Now that we've discussed what an air intake does and how an aftermarket intake might actually hamper your vehicle's performance if the necessary adaptation steps are not taken, let's have a look at what type of intakes are available in the market today.
Generally, there are four types of popular aftermarket air intake mods that you can widely purchase for your car. They are; Cold Air Intakes (popularly know as CAI), Ram Air, Short Ram Air and Performance Drop In Air Filter.
Cold Air Intake
Cold air intakes are air intake systems that suck cold air from outside of the engine bay instead of the hot air cooked up in a closed engine bay. With the logic that cold air is denser, which carries more oxygen, it helps the engine create more power. This type of intake will give you better engine performance, but the common problem with this type of intake if not appropriately engineered is that it can cause hydrolock, a process where the intake sucks in water which is a big no-no for the engine. Stock air intakes are already CAI type intakes as they utilise the grille for cool air.
Ram Air Intake
If the hint is not in its name, this air intake rams air into the engine usually by routing the piping to the front of the car right in the path of travel and fast incoming air. Usually, air is rammed through a scoop at the front somewhere. The logic behind this intake is to push more air into the engine instead of the engine sucking it in. They are usually most effective at higher speeds as the air needs to be pushed into the intake system. In theory, the fast air is pressurised in the intake system, which acts as a small turbo or supercharger. While this sounds like a recipe for more performance, daily driving in slow traffic could actually hamper your car's performance as not enough air is being pushed into the intake system.
Short Ram Air
Although the name might suggest it is just a shorter version of the Ram Air intake, the SRA works slightly differently. The SRA is basically a short pipe near the mass airflow sensor with a conical filter attached at the end of it. The shorter pipe increases throttle response and provides one heck of a noise. Unfortunately, this is as good as it gets for SRA systems because it mainly sucks hot air from the engine. Perhaps a turbocharged car can do away with the hot air as it has to go through an intercooler anyways.
Performance Panel Filter
A performance drop in air filter is basically a drop in air filter shaped like the stock filter but uses different material to filter the air. The material used to filter debris and dust on a stock filter is paper while many performance air filters use foam, mesh, etc. Theoretically, it does let more air in, but the downside is that it tends to let more than just air into your engine - like dust. Some performance companies have created a hybrid version which promises to filter dust, but do your research before you purchase one.

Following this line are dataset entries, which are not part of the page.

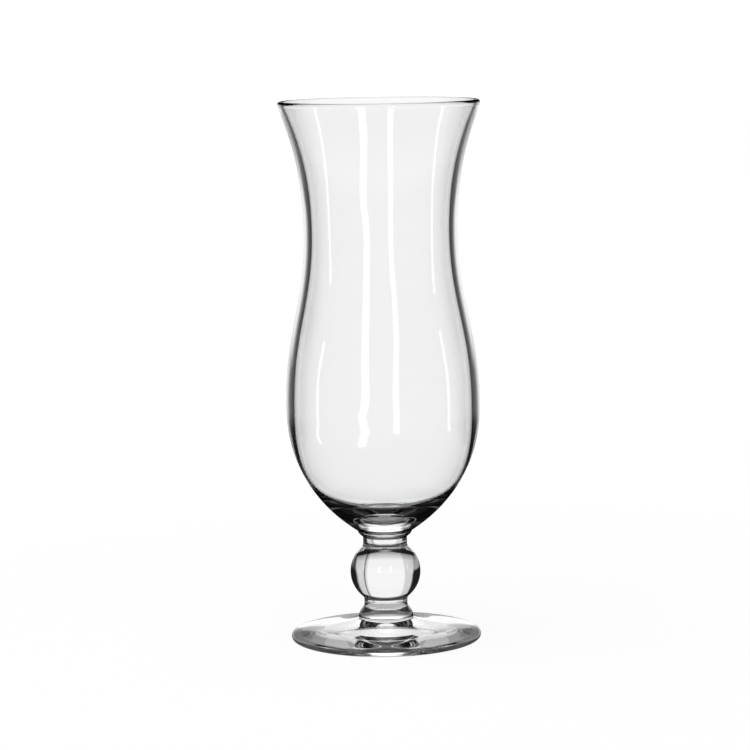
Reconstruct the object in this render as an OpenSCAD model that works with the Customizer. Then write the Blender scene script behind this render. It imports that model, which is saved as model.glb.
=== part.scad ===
// Hurricane glass: a clear stemmed glass with a flared mouth, a narrow waist,
// a round bulb, a ball knop between two short collars, and a domed foot.
// The foot stands on z = 0, and +Z is the axis that every piece is turned about.

/* [Bowl] */
// Largest diameter of the lip
rim_d = 77.9; // [74:0.1:90]
// Height of the bowl, from its seat on the upper collar to the top of the lip
bowl_h = 166.9; // [160:0.1:190]
// Lean of the wall just under the lip, from upright, in degrees
rim_flare = 16; // [8:1:26]
// Wall thickness just under the lip
rim_wall = 2.0; // [1.4:0.1:3]
// How much thicker the round bead along the lip is than the wall under it
lip_bead_extra = 0.2; // [0.1:0.1:1]
// Outer diameter of the waist
waist_d = 59.2; // [50:0.1:68]
// Height of the waist above the bowl's seat
waist_h = 116.0; // [105:0.1:130]
// Wall thickness at the waist
waist_wall = 3.1; // [2:0.1:4.5]
// Outer diameter of the bulb
bulb_d = 75.3; // [70:0.1:90]
// Height of the bulb's widest ring above the bowl's seat
bulb_h = 49.2; // [42:0.1:60]
// Wall thickness at the bulb
bulb_wall = 3.2; // [2:0.1:4]
// Glass under the middle of the bowl's floor, down to the seat
floor_t = 7.1; // [5:0.1:14]
// Diameter of the flat in the middle of the bowl's floor
floor_flat_d = 11.2; // [6:0.1:20]
// Rise of the floor where it leaves the flat, from level, in degrees
floor_rise = 9; // [4:1:25]
// Rise of the heel where it leaves the seat, from level, in degrees
heel_rise = 33; // [26:1:42]

/* [Upper collar] */
// Diameter of the upper neck
upper_neck_d = 17.1; // [14:0.1:18]
// Height of the straight stretch of the upper neck
upper_neck_h = 2.2; // [1:0.1:6]
// Height of the flare from the ball's top seat in to the upper neck
upper_flare_h = 2.3; // [1.2:0.1:4]
// How far the round shoulder under the bowl stands out from the upper neck
shoulder_w = 2.0; // [1:0.1:4]
// Height of the shoulder
shoulder_h = 2.7; // [1.6:0.1:5]

/* [Ball knop] */
// Diameter of the ball
knop_d = 27.3; // [25:0.1:32]
// Height that the whole ball would have without its two seats
knop_h = 25.6; // [24:0.1:30]
// Diameter of the flat seat on top of the ball
knop_top_seat_d = 19.2; // [18.4:0.1:21]
// Diameter of the flat seat under the ball
knop_bottom_seat_d = 18.8; // [18.2:0.1:21]

/* [Lower collar] */
// Diameter of the lower neck
lower_neck_d = 16.8; // [14:0.1:18]
// Height of the straight stretch of the lower neck
lower_neck_h = 1.7; // [1:0.1:6]
// Height of the flare from the ball's bottom seat in to the lower neck
lower_flare_h = 1.9; // [1.2:0.1:4]
// How far the root on the foot stands out from the lower neck
root_w = 2.3; // [1:0.1:4]
// Height of the root
root_h = 5.7; // [3:0.1:8]

/* [Foot] */
// Diameter of the foot
foot_d = 74.0; // [66:0.1:90]
// Height of the foot, from the table to its seat for the lower collar
foot_h = 7.7; // [7:0.1:12]
// Thickness of the foot's round edge
foot_edge_t = 2.5; // [2:0.1:4]
// Rise of the foot's top where it leaves the edge, from level, in degrees
foot_edge_rise = 12; // [3:1:16]
// Rise of the foot's top where it meets its seat, from level, in degrees
foot_seat_rise = 22; // [8:1:30]
// Width of the flat ring that the foot rests on, inside its round edge
rest_ring_w = 2.4; // [1:0.1:4]
// Depth of the hollow under the middle of the foot
hollow_h = 4.1; // [1:0.1:5]

/* [Smoothness] */
// Steps along each curved stretch of an outline
curve_steps = 14; // [6:1:20]
// Steps along each small round
round_steps = 8; // [4:1:12]
// Sides of every turned piece
$fn = 96; // [32:4:192]

/* [Hidden] */

glass_tint = [0.86, 0.90, 0.91, 0.45];

// How far each stretch of the bowl's wall runs straight on from its lower and its
// upper end before it turns, as shares of the stretch's height
mouth_pull_shares = [0.58, 0.14];
waist_pull_shares = [0.43, 0.40];
bulb_pull_share = 0.30;
// Length of the heel's straight run from the seat, as a share of the bulb's radius
heel_pull_share = 0.69;
// Height where the floor's curve turns in from the bulb, as a share of the height where
// the heel turns up to it
floor_turn_share = 0.68;
// Run of the floor's curve at the flat, as a share of its drop
floor_pull_share = 0.213;
// Runs of each flare at its seat and at its neck, as shares of its height
flare_pull_shares = [0.5, 0.5];
// Runs of the shoulder at the neck and at the seat, as shares of its height
shoulder_pull_shares = [0.22, 0.52];
// Runs of the root at the seat and at the neck, as shares of its height
root_pull_shares = [0.62, 0.28];
// Runs of the foot's top curve at the edge and at the seat, as shares of its width
dome_pull_shares = [0.33, 0.33];
// Runs of the hollow's curve at its middle and at its rim, as shares of its radius
hollow_pull_shares = [0.24, 0.56];

knop_r = knop_d / 2;
top_seat_r = knop_top_seat_d / 2;
bottom_seat_r = knop_bottom_seat_d / 2;
// Angles of the ball's two seats, above and below its equator, and their heights
top_seat_a = acos(top_seat_r / knop_r);
bottom_seat_a = acos(bottom_seat_r / knop_r);
top_seat_rise = sin(top_seat_a) * knop_h / 2;
bottom_seat_drop = sin(bottom_seat_a) * knop_h / 2;

upper_neck_r = upper_neck_d / 2;
lower_neck_r = lower_neck_d / 2;
bowl_seat_r = upper_neck_r + shoulder_w;
foot_seat_r = lower_neck_r + root_w;
upper_collar_h = upper_flare_h + upper_neck_h + shoulder_h;
lower_collar_h = root_h + lower_neck_h + lower_flare_h;

// Each piece stands on the one below it
lower_collar_z = foot_h;
knop_z = lower_collar_z + lower_collar_h + bottom_seat_drop;
upper_collar_z = knop_z + top_seat_rise;
bowl_z = upper_collar_z + upper_collar_h;

// Point at an angle and a distance, or a direction when the distance is left out
function polar(a, r = 1) = [r * cos(a), r * sin(a)];

// Smooth curve from a to d that leaves towards b and arrives from c
function curve(a, b, c, d) = [
    for (i = [0 : curve_steps])
        let (t = i / curve_steps, u = 1 - t)
            pow(u, 3) * a + 3 * u * u * t * b + 3 * u * t * t * c + pow(t, 3) * d
];

// Arc about a centre, between two angles
function arc(centre, r, from, to) = [
    for (i = [0 : round_steps]) centre + polar(from + (to - from) * i / round_steps, r)
];

// A stretch without its first point, which the stretch before it ends on
function rest(points) = [for (i = [1 : len(points) - 1]) points[i]];

// One solid turned about the axis from an outline of radii and heights
module turned(outline) {
    color(glass_tint) rotate_extrude() polygon(outline);
}

// One side of the bowl's wall, from the bulb up to the lip
function wall_side(bulb, waist, lip) =
    let (
        waist_rise = waist[1] - bulb[1],
        mouth_rise = lip[1] - waist[1]
    )
    concat(
        curve(
            bulb,
            bulb + [0, waist_pull_shares[0] * waist_rise],
            waist - [0, waist_pull_shares[1] * waist_rise],
            waist
        ),
        rest(curve(
            waist,
            waist + [0, mouth_pull_shares[0] * mouth_rise],
            lip - polar(90 - rim_flare, mouth_pull_shares[1] * mouth_rise),
            lip
        ))
    );

// Outline of the bowl above its seat: up the outside, over the lip, down the inside
function bowl_outline() =
    let (
        bead_r = (rim_wall + lip_bead_extra) / 2,
        bead = [rim_d / 2 - bead_r, bowl_h - bead_r],
        bead_turn = acos(rim_wall / 2 / bead_r),
        bead_from = -rim_flare - bead_turn,
        bead_to = 180 - rim_flare + bead_turn,
        seat = [bowl_seat_r, 0],
        waist = [waist_d / 2, waist_h],
        bulb = [bulb_d / 2, bulb_h],
        waist_in = waist - [waist_wall, 0],
        bulb_in = bulb - [bulb_wall, 0],
        flat = [floor_flat_d / 2, floor_t],
        heel_turn = seat + polar(heel_rise, heel_pull_share * bulb[0]),
        inner_side = wall_side(bulb_in, waist_in, bead + polar(bead_to, bead_r)),
        top = len(inner_side) - 1
    )
    concat(
        [[0, 0]],
        curve(
            seat,
            heel_turn,
            bulb - [0, bulb_pull_share * bulb_h],
            bulb
        ),
        rest(wall_side(bulb, waist, bead + polar(bead_from, bead_r))),
        rest(arc(bead, bead_r, bead_from, bead_to)),
        [for (i = [1 : top]) inner_side[top - i]],
        rest(curve(
            bulb_in,
            [bulb_in[0], floor_turn_share * heel_turn[1]],
            flat + polar(floor_rise, floor_pull_share * (bulb_h - floor_t)),
            flat
        )),
        [[0, floor_t]]
    );

// Outward and upward share of the ball's slope at a seat under its equator
function ball_slope(a) = let (v = [knop_d * sin(a), knop_h * cos(a)]) v / norm(v);

// Outline of the upper collar above the ball's top seat
function upper_collar_outline() =
    let (
        slope = ball_slope(top_seat_a),
        ball_seat = [top_seat_r, 0],
        neck_low = [upper_neck_r, upper_flare_h],
        neck_top = [upper_neck_r, upper_flare_h + upper_neck_h],
        bowl_seat = [bowl_seat_r, upper_collar_h]
    )
    concat(
        [[0, 0]],
        curve(
            ball_seat,
            ball_seat + flare_pull_shares[0] * upper_flare_h * [-slope[0], slope[1]],
            neck_low - [0, flare_pull_shares[1] * upper_flare_h],
            neck_low
        ),
        curve(
            neck_top,
            neck_top + [0, shoulder_pull_shares[0] * shoulder_h],
            bowl_seat - [0, shoulder_pull_shares[1] * shoulder_h],
            bowl_seat
        ),
        [[0, upper_collar_h]]
    );

// Outline of the lower collar above the foot's seat
function lower_collar_outline() =
    let (
        foot_seat = [foot_seat_r, 0],
        neck_low = [lower_neck_r, root_h],
        neck_top = [lower_neck_r, root_h + lower_neck_h],
        ball_seat = [bottom_seat_r, lower_collar_h]
    )
    concat(
        [[0, 0]],
        curve(
            foot_seat,
            foot_seat + [0, root_pull_shares[0] * root_h],
            neck_low - [0, root_pull_shares[1] * root_h],
            neck_low
        ),
        curve(
            neck_top,
            neck_top + [0, flare_pull_shares[1] * lower_flare_h],
            ball_seat - flare_pull_shares[0] * lower_flare_h * ball_slope(bottom_seat_a),
            ball_seat
        ),
        [[0, lower_collar_h]]
    );

// Outline of the ball about its centre, cut flat at both seats
function knop_outline() = concat(
    [[0, -bottom_seat_drop]],
    [
        for (i = [0 : curve_steps])
            let (a = -bottom_seat_a + (top_seat_a + bottom_seat_a) * i / curve_steps)
                [knop_r * cos(a), sin(a) * knop_h / 2]
    ],
    [[0, top_seat_rise]]
);

// Outline of the foot: out under the hollow and the ring, round the edge, over the top
function foot_outline() =
    let (
        edge_r = foot_edge_t / 2,
        edge = [foot_d / 2 - edge_r, edge_r],
        ring_in = edge[0] - rest_ring_w,
        seat = [foot_seat_r, foot_h],
        top = edge + polar(90 - foot_edge_rise, edge_r),
        dome_w = top[0] - seat[0]
    )
    concat(
        curve(
            [0, hollow_h],
            [hollow_pull_shares[0] * ring_in, hollow_h],
            [ring_in - hollow_pull_shares[1] * ring_in, 0],
            [ring_in, 0]
        ),
        arc(edge, edge_r, -90, 90 - foot_edge_rise),
        rest(curve(
            top,
            top + polar(180 - foot_edge_rise, dome_pull_shares[0] * dome_w),
            seat + polar(-foot_seat_rise, dome_pull_shares[1] * dome_w),
            seat
        )),
        [[0, foot_h]]
    );

module foot() {
    turned(foot_outline());
}

module lower_collar() {
    translate([0, 0, lower_collar_z]) turned(lower_collar_outline());
}

module ball_knop() {
    translate([0, 0, knop_z]) turned(knop_outline());
}

module upper_collar() {
    translate([0, 0, upper_collar_z]) turned(upper_collar_outline());
}

module bowl() {
    translate([0, 0, bowl_z]) turned(bowl_outline());
}

foot();
lower_collar();
ball_knop();
upper_collar();
bowl();
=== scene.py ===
# A hurricane glass on a white sweep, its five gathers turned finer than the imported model.
import math
from collections import namedtuple

import bmesh
import bpy
from mathutils import Matrix, Vector


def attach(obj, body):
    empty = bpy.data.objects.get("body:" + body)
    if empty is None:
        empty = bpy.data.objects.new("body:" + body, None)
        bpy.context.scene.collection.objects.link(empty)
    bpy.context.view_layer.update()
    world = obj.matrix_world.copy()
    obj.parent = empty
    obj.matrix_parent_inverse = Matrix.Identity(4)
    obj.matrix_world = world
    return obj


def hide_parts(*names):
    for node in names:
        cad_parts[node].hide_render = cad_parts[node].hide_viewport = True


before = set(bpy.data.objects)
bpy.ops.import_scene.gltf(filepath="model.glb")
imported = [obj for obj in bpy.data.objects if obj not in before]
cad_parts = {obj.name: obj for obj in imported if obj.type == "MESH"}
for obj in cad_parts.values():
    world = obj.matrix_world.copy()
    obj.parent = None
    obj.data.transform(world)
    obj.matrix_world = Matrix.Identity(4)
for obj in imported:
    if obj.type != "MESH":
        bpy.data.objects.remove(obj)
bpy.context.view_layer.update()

MM = 0.001
UP = Vector((0, 1))

# Sizes of the glass in metres, as in the frame. Names that end in _FLARE are slopes from
# upright, and names that end in _RISE slopes from level, both in degrees
RIM_D = 77.9 * MM
BOWL_H = 166.9 * MM
RIM_FLARE = 16
RIM_WALL = 2.0 * MM
LIP_BEAD_EXTRA = 0.2 * MM
WAIST_D = 59.2 * MM
WAIST_H = 116.0 * MM
WAIST_WALL = 3.1 * MM
BULB_D = 75.3 * MM
BULB_H = 49.2 * MM
BULB_WALL = 3.2 * MM
FLOOR_T = 7.1 * MM
FLOOR_FLAT_D = 11.2 * MM
FLOOR_RISE = 9
HEEL_RISE = 33
UPPER_NECK_D = 17.1 * MM
UPPER_NECK_H = 2.2 * MM
UPPER_FLARE_H = 2.3 * MM
SHOULDER_W = 2.0 * MM
SHOULDER_H = 2.7 * MM
KNOP_D = 27.3 * MM
KNOP_H = 25.6 * MM
KNOP_TOP_SEAT_D = 19.2 * MM
KNOP_BOTTOM_SEAT_D = 18.8 * MM
LOWER_NECK_D = 16.8 * MM
LOWER_NECK_H = 1.7 * MM
LOWER_FLARE_H = 1.9 * MM
ROOT_W = 2.3 * MM
ROOT_H = 5.7 * MM
FOOT_D = 74.0 * MM
FOOT_H = 7.7 * MM
FOOT_EDGE_T = 2.5 * MM
FOOT_EDGE_RISE = 12
FOOT_SEAT_RISE = 22
REST_RING_W = 2.4 * MM
HOLLOW_H = 4.1 * MM

# Runs of the curves at their two ends, as shares of what each curve spans
MOUTH_PULL_SHARES = (0.58, 0.14)
WAIST_PULL_SHARES = (0.43, 0.40)
BULB_PULL_SHARE = 0.30
HEEL_PULL_SHARE = 0.69
FLOOR_TURN_SHARE = 0.68
FLOOR_PULL_SHARE = 0.213
FLARE_PULL_SHARES = (0.5, 0.5)
SHOULDER_PULL_SHARES = (0.22, 0.52)
ROOT_PULL_SHARES = (0.62, 0.28)
DOME_PULL_SHARES = (0.33, 0.33)
HOLLOW_PULL_SHARES = (0.24, 0.56)

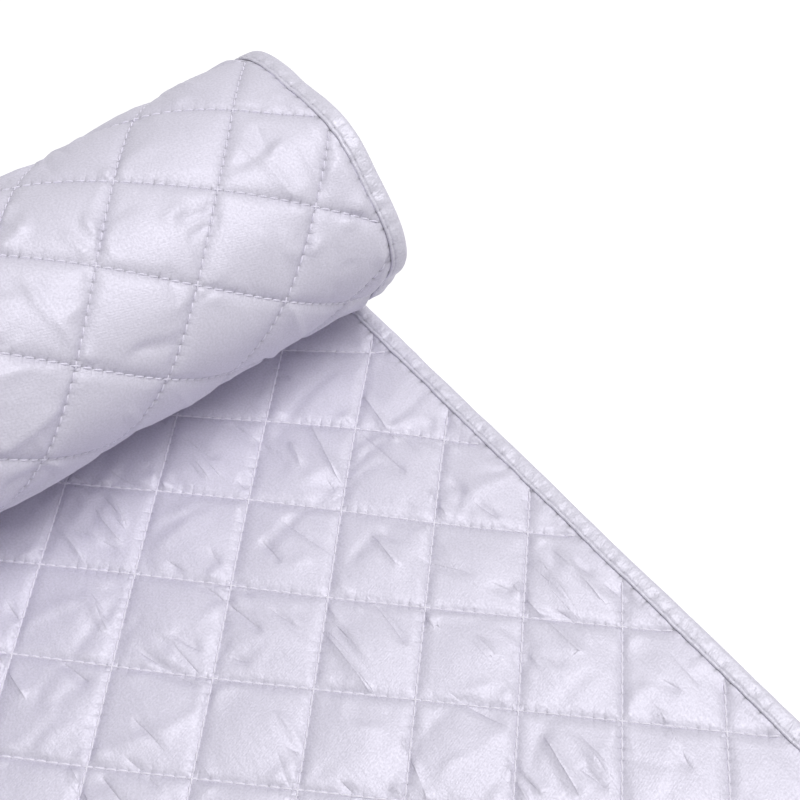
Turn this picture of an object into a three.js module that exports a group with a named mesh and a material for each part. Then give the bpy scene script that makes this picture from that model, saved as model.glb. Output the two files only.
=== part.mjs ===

To decide which one might be the best for you, a good place to start looking are the forums. They have extensive conversations about air intakes and cover subjects such as fitment, performance, fit and even sound. There is an intake for everyone, but be warned, the best intake if you are not planning to do any other modifications to your car is probably stock. Whatever you do, just make sure your engine doesn't run out of breath.